The Jews of the Banhofskommando were very heavy-handed getting us off the train onto the platform. They let on they were Jewish by speaking Yiddish, the language of the Eastern European Jews.
The SS men standing behind them were shouting “schneller, schneller,” faster –faster, and lashed out at people once they were lined up on the platform. Yet the first impression of the camp itself aroused no suspicion, because the barracks looked rather like little Tyrolean cottages, with their curtains and geraniums on the window sills.
But this was no time to dawdle. We made our way outside as quickly as possible. Rachel and I, and the rest of our family, fortunately had no difficulty in swiftly making our way onto the platform, which had been built up of sand and earth.
Behind us we could hear the agonised cries of those who could not get up quickly enough, as their legs had stiffened as a result of sitting in an awkward position for too long, severely affecting their circulation. But no one cared. One of the first things that occurred to me was how lucky we were to all be together, and that the secret of our destination would now finally be revealed. The events so far did not hold out much promise though, and we understood that this was only the beginning.
It was obvious we had arrived at our final destination: a place to work, as they had told us in Holland. A place where the many who had gone before us should now also be working. Our presence must be of quite some importance, why else would the Germans have bothered to bring us all the way here, travelling for three days and nights, covering a distance of two thousand kilometres?
Yet the Germans were using whips, lashing out at us and driving us on from behind. My father-in-law, walking beside me, was struck for no reason. He shrank back in pain only for a moment, not wanting anyone to see. Rachel and I firmly gripped each other’s hand, desperate not to get separated in this hellish situation. We were driven along a path lined with barbed wire towards some large barracks and dared not look round to see what was happening behind us.

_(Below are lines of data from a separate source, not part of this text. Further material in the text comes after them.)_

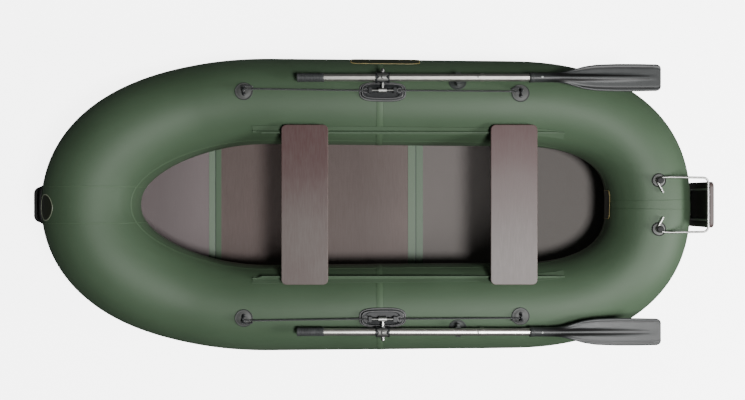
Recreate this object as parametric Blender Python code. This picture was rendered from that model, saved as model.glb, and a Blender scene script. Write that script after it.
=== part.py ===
"""Inflatable rowing boat: two-chamber tube on a flat bottom sheet, folding plywood floor, two sliding
bench seats, two oars on tilting rowlocks and a hanging stern transom.
Metres, +X to the stern, +Y to starboard, +Z up."""

import bisect
import math

import bmesh
import bpy
from mathutils import Matrix, Vector

for old in list(bpy.data.objects):
    bpy.data.objects.remove(old, do_unlink=True)

# Gaps: between pieces that touch, round a turning pin, and round a sliding bead
FIT = 0.0003
PIN_PLAY = 0.0005
BEAD_PLAY = 0.0008
CUT_OVERRUN = 0.004

# Hull, measured on the tube's centreline
BOW_TIP_X = -1.246
STERN_TIP_X = 1.316
BOW_HALF_BEAM = 0.4808
STERN_HALF_BEAM = 0.4702
BOW_CURVE_X = -0.451
STERN_CURVE_X = 0.654
BOW_CURVE_POWER = 2.10
STERN_CURVE_POWER = 2.43
TUBE_R = 0.1995
BOW_TUBE_R = 0.2175
STERN_TUBE_R = 0.191
SWELL_START_X = -0.5
SWELL_RUN = 0.8
NARROW_START_X = 0.6
NARROW_RUN = 0.7
BOW_RISE = 0.09
RISE_RUN = 0.56
SEAM_X = 0.065
TUBE_SIDES = 24
CURVE_STEP = 0.075
STRAIGHT_STEP = 0.3
SHEET_T = 0.0012
SHEET_LAP_SIDES = 1

# Seam band over the join of the two chambers
BAND_W = 0.028
BAND_T = 0.001
BAND_LOW_SIDES = 3

# Floor: three boards joined by two flexible strips
BOARD_T = 0.009
BOARD_GAP = 0.004
FRONT_JOINT_X = -0.7385
REAR_JOINT_X = 0.2405
FLOOR_INSET = 0.115
STRIP_T = 0.001
FRONT_STRIP_W = 0.059
REAR_STRIP_W = 0.073
STRIP_SIDE_MARGIN = 0.012

# Seat rails: a flange glued on the tube with a round bead that stays straight and level
RAIL_BOW_X = -0.510
RAIL_STERN_X = 0.895
BEAD_BOW_X = -0.490
BEAD_STERN_X = 0.862
BEAD_STAND = 0.0117
BEAD_SHIFT = 0.0026
BEAD_R = 0.004
BEAD_STEPS = 6
WEB_T = 0.003
FLANGE_T = 0.0016
RAIL_LIFT = 0.0005
RAIL_FACET = TUBE_SIDES * 3 // 8
RAIL_END_TAPER = 0.022
RAIL_END_SHARE = 0.15
FLANGE_MARGIN_SHARE = 0.09

# Bench seats on runners that grip the bead
SEAT_OVERHANG = 0.033
SEAT_W = 0.208
SEAT_T = 0.015
SEAT_STAND = 0.021
SEAT_CORNER_R = 0.022
SEAT_EDGE_R = 0.0025
FRONT_SEAT_X = -0.272
REAR_SEAT_X = 0.662
RUNNER_L = 0.19
RUNNER_WALL = 0.0028
RUNNER_NECK_W = 0.008
RUNNER_PLATE_W = 0.040
RUNNER_PLATE_T = 0.003
RUNNER_OPEN_HIGH = -15
RUNNER_OPEN_LOW = 285
RUNNER_ARC_STEPS = 8

# Rowlock: oval pad, plastic frame, steel axle, eye with a stud, wing nut
ROWLOCK_X = 0.075
LINE_ANGLE = 82.5
AXLE_HEIGHT = 0.0245
AXLE_R = 0.005
AXLE_HALF_L = 0.057
PAD_HALF_L = 0.105
PAD_HALF_W = 0.045
PAD_T = 0.003
PAD_POWER = 3.2
PAD_TOP_SHARE = 0.96
FRAME_HALF_L = 0.094
FRAME_HALF_W = 0.035
FRAME_RIM_W = 0.008
FRAME_RIM_H = 0.009
FRAME_FLOOR_T = 0.0025
FRAME_POWER = 4.0
FRAME_CHAMFER_SHARE = 0.05
AXLE_BLOCK_IN = 0.048
AXLE_BLOCK_OUT = 0.062
AXLE_BLOCK_HALF_W = 0.011
AXLE_COVER = 0.004
WELL_X = 0.0745
WELL_R = 0.0095
WELL_FLOOR_T = 0.00325
BOSS_PROUD = 0.0012
EYE_R = 0.011
EYE_HALF_L = 0.018
STUD_R = 0.006
STUD_L = 0.095
NUT_R = 0.009
NUT_L = 0.011
WING_SPAN = 0.021
WING_T = 0.004
WING_ROOT_SHARES = (0.3, 0.6)
WING_TIP_SHARE = 1.25
WING_KNEE_SHARE = 0.6
WING_WIDTH_SHARES = (1, 1.5, 1.2)

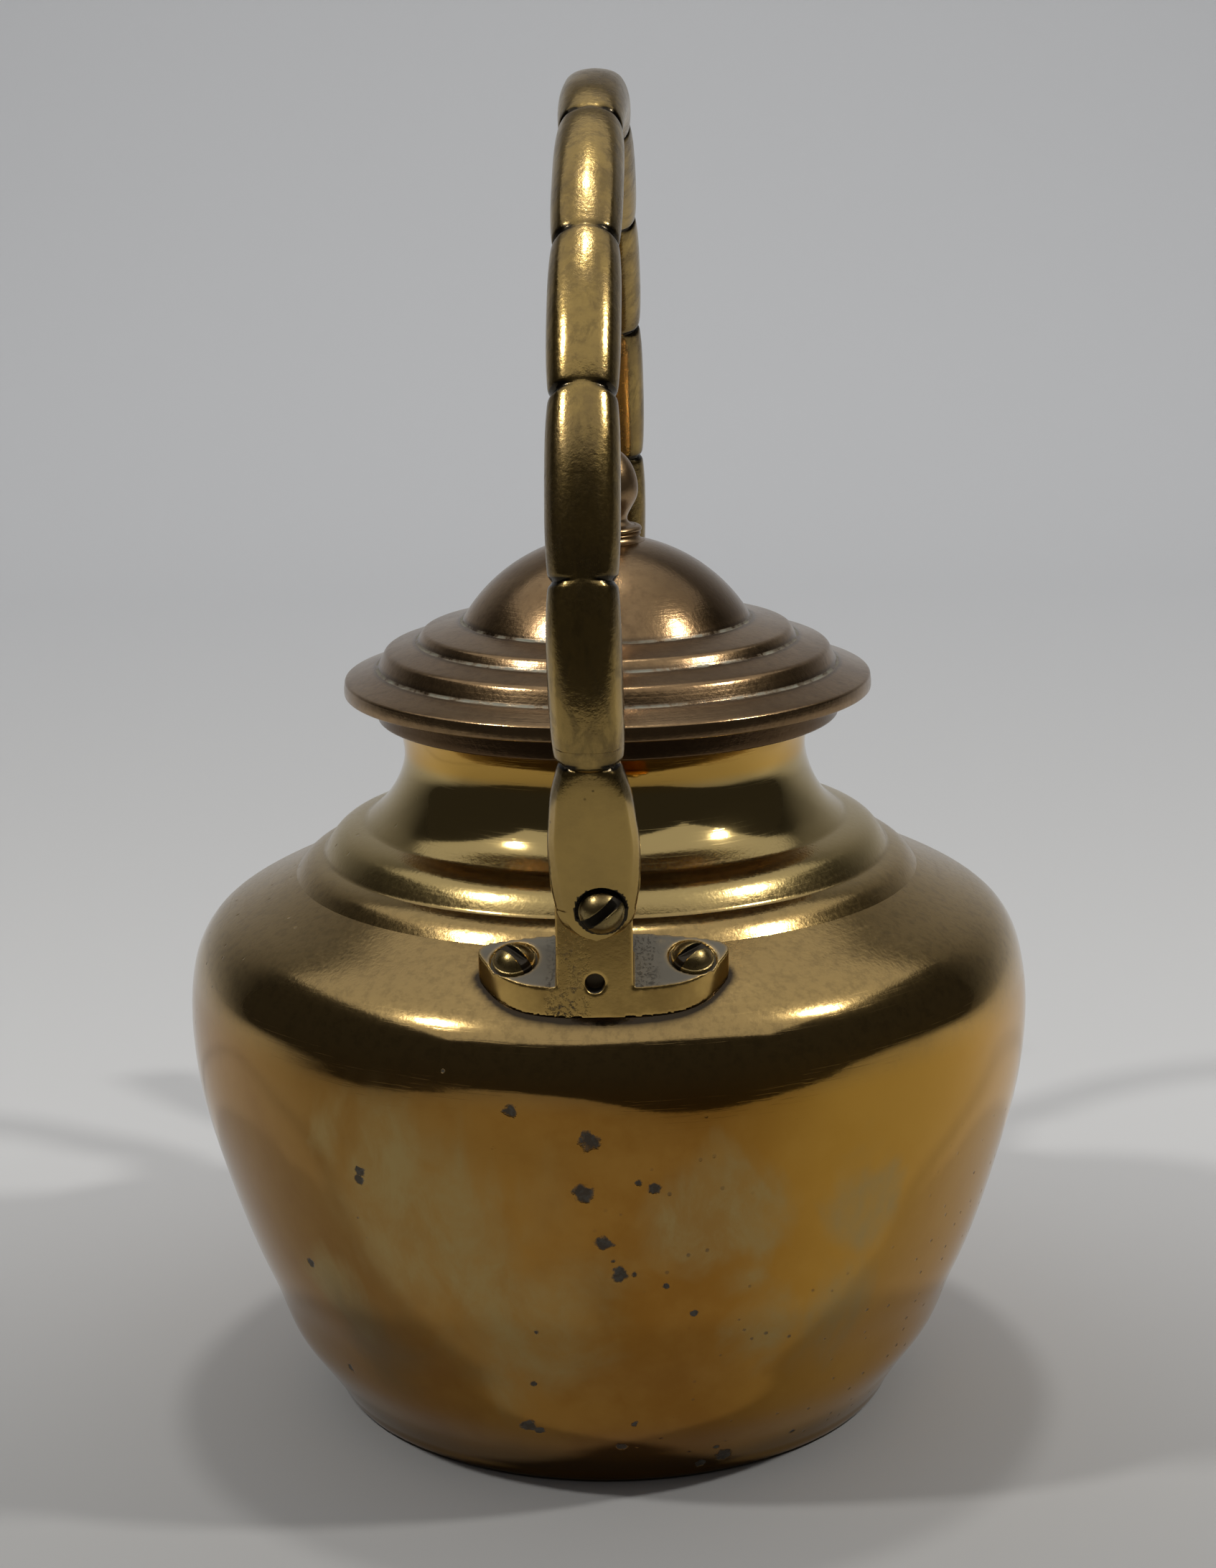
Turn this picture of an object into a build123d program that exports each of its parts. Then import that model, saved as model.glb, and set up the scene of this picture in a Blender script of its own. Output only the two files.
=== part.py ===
from build123d import *
import math
import os

# Brass teapot with an overhead handle, built as separate pieces. Millimetres, +Z up, the table at z = 0.
# The pot's axis is Z. The handle's arch lies in the Y-Z plane, the spout points to +Y.

os.makedirs("parts", exist_ok=True)

# Sheet and outline of the pot, radius and height of its outside. The wall's points, from the foot up,
# give how far they are set in from the widest radius, and their height
SHEET = 1.3
FLOOR_SHEET = 1.4
BASE_R = 53.2
SEAT_R = BASE_R - 7.2
FLOOR_FIT = 0.6
BASE_CORNER = (BASE_R + 2.0, 0.8)
WALL_START = (BASE_R + 3.1, 2.8)
WIDEST = (81.7, 77.0)
WALL = [(25.4, 2.8), (21.1, 9.0), (17.1, 15.0), (13.5, 24.0), (10.9, 30.0), (6.6, 42.0), (3.4, 54.0),
        (0.9, 66.0)]
ROLL = [(81.4, 84.0), (79.9, 90.0), (76.5, 95.5), (71.8, 98.9), (66.0, 101.8)]
NECK_R = 38.8
NECK_SPREAD = 21.4
STEP_3 = (60.2, 104.7)
NECK_RATIO = (STEP_3[0] - NECK_R) / NECK_SPREAD
BULGE_2 = (NECK_R + 19.1 * NECK_RATIO, 107.2)
STEP_2 = (NECK_R + 15.8 * NECK_RATIO, 108.7)
BULGE_1 = (NECK_R + 12.8 * NECK_RATIO, 112.6)
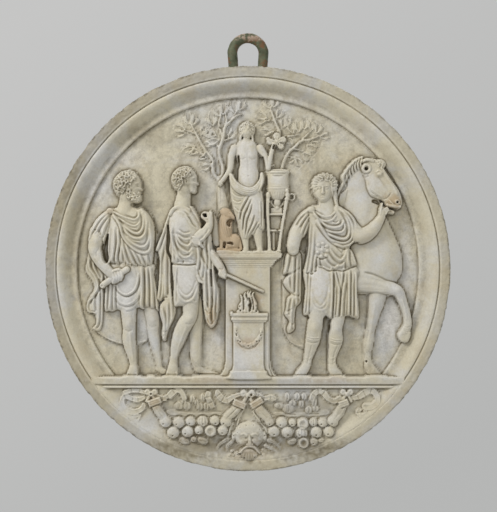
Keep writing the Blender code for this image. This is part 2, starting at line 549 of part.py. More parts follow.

We wondered what had happened to the baby in our wagon, and to the people unable to walk; and what about the sick and the handicapped? But we were given no time to dwell on these things, and, besides, we were too preoccupied with ourselves. “What shall I do with my gold watch?” Rachel said. “They will take it from me in a minute.” I replied, “Bury it, because it could be worth a lot of money later.”
As she was walking, she noticed a little hole in the sand, and quickly threw the watch down, using her foot to cover it up. “Remember,” she said, “where I’ve buried it. We can try digging it up later, when we have a little more time.”
Like cattle, we were herded through a shed that had doors on either side, both wide and open. We were ordered to throw down all our luggage and keep moving. Our bread and backpacks, with our name, date of birth and the word ‘Holland’ written on them, ended up on top of the huge piles, as did my guitar, which I had naively brought and carefully guarded all the way. Quickly glancing around, I saw how it ended up underneath more luggage. It dawned on me that there was worse to come. Robbed of everything we had once spent so much care and time in acquiring, we left the shed through the door opposite.
I was so taken aback and distracted by having had all our possessions taken from us, that although I had seen an SS man at some point, I never noticed, until it was too late, that the women had been sent in a different direction. Suddenly Rachel was no longer walking beside me. It happened so quickly that I had not even be able to kiss her or call out to her. Trying to look around to see if I could spot her somewhere, an SS man snapped at me to look straight ahead and to keep my “Maul (gob) shut.”
Along with the men around me, I was driven on at a slightly slower pace to a point just an opening in a fence, where yet another SS man was posted. He looked the younger men up and down fleetingly, seeming to have no interest in the older ones. With a quick nudge of his whip, he motioned some of them to line up separately by the edge of the field.
Directly in front of me, my brother-in-law Ab, was directed to join this growing group. My father-in-law, David and Herman, my thirteen year old brother-in –law, were completely ignored. My father-in-law was too old, Herman too young. Glancing at me for just a moment, he let me pass as well. He needed to select only eighty healthy looking men.
Those who had not been selected had to move along into the field and sit down. That Friday, 4 June 1943, the Sobibor sun beat down on our heads. It was midday and very hot already. There we were, defenceless, powerless, exhausted, at the mercy of the Germans, and completely isolated from the rest of the world. No one could help us out here. The SS held us captive and were free to do as they pleased.